When I got to the library I forced myself to stay at my desk. There was no point calling the number. I didn’t even open a search engine to try and find a link to Joshua. I spent most of the morning working with Kate, planning the next fundraiser for the literacy program. More than once, she asked if I was okay and I smiled and brushed off her concerns.

Just after lunch, my eyes were heavy and tired and I knew I needed a coffee to make it through the rest of the day. Leaning forward, I picked up the mug my favourite little reader had given me, and stopped short as I noticed a small fuzzy object in the bottom. Curious, I turned the mug over and instantly my eyes filled with tears. A tiny, furry, stuffed rabbit, no bigger than a golf ball, sat in the palm of my hand. And, attached to the soft bundle, a small, blank white card. It was identical to the first card Joshua had given me. My heart began pounding and I looked around wondering how it had gotten there. I stood up on trembling legs and walked down to the staff lounge, the items safely in my pocket, my mug hanging loosely from my fingers. Bob remained seated at the other end of the hall. He barely even glanced my way. We both knew there was nowhere else I could go.

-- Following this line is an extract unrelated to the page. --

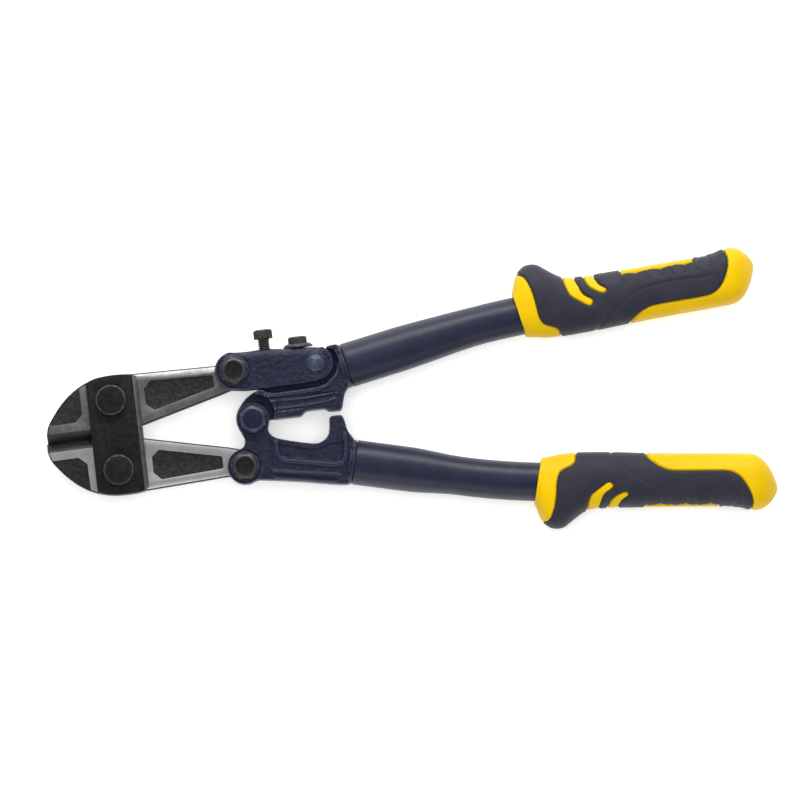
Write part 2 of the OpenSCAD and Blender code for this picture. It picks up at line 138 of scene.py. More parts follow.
class Shader:
    """A Principled material with a few short calls for its node tree."""

    def __init__(self, name, base, roughness, metallic=0.0, specular=0.5):
        self.material = bpy.data.materials.new(name)
        self.material.use_nodes = True
        self.tree = self.material.node_tree
        self.out = self.tree.nodes["Principled BSDF"]
        self.out.inputs["Base Color"].default_value = (*base, 1)
        self.out.inputs["Roughness"].default_value = roughness
        self.out.inputs["Metallic"].default_value = metallic
        self.out.inputs["Specular IOR Level"].default_value = specular
        self.height = None

    def node(self, kind, **values):
        """A new node; each value goes to the socket of that name, or else to the property."""
        made = self.tree.nodes.new(kind)
        for key, value in values.items():
            if key in made.inputs:
                made.inputs[key].default_value = value
            else:
                setattr(made, key, value)
        return made

    def link(self, a, b):
        self.tree.links.new(a, b)

    def noise(self, size_mm, detail=4.0, rough=0.6, stretch=(1, 1, 1)):
        """Noise whose patches are about size_mm across; stretch makes them longer along an axis."""
        coord = self.node("ShaderNodeTexCoord")
        mapping = self.node("ShaderNodeMapping")
        mapping.inputs["Scale"].default_value = [1 / (size_mm * MM * s) for s in stretch]
        self.link(coord.outputs["Object"], mapping.inputs["Vector"])
        texture = self.node("ShaderNodeTexNoise", Scale=1.0, Detail=detail, Roughness=rough)
        self.link(mapping.outputs["Vector"], texture.inputs["Vector"])
        return texture.outputs["Fac"]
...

Two of the librarians were sitting quietly in the lounge, discussing something, but they were the only other people there. I walked to the bathroom, shut the door and stood in front of the sink. I reached in my pocket with trembling fingers and pulled out the small blank card and rabbit. My hands were shaking as I turned on the faucet and soaked the card, holding tightly to the furry rabbit. I set it on the edge of the sink, watching as Joshua’s writing appeared.

I heard you. It’s time to come home.

Be careful. Eyes.

Hospital. Tomorrow. 1 p.m.

~J

I sank to the floor, unheeded tears streaming down my face. He hadn’t deserted me. He still loved me.

Joshua was sending someone for me. Tomorrow.

Tomorrow, I was going home.

I just had to make it through one more day.

I closed my eyes, praying I could do it.

 

 

 

 

I made it back to my desk, looking calmer than I was feeling. I even remembered to take the coffee with me. My mind raced with the implications.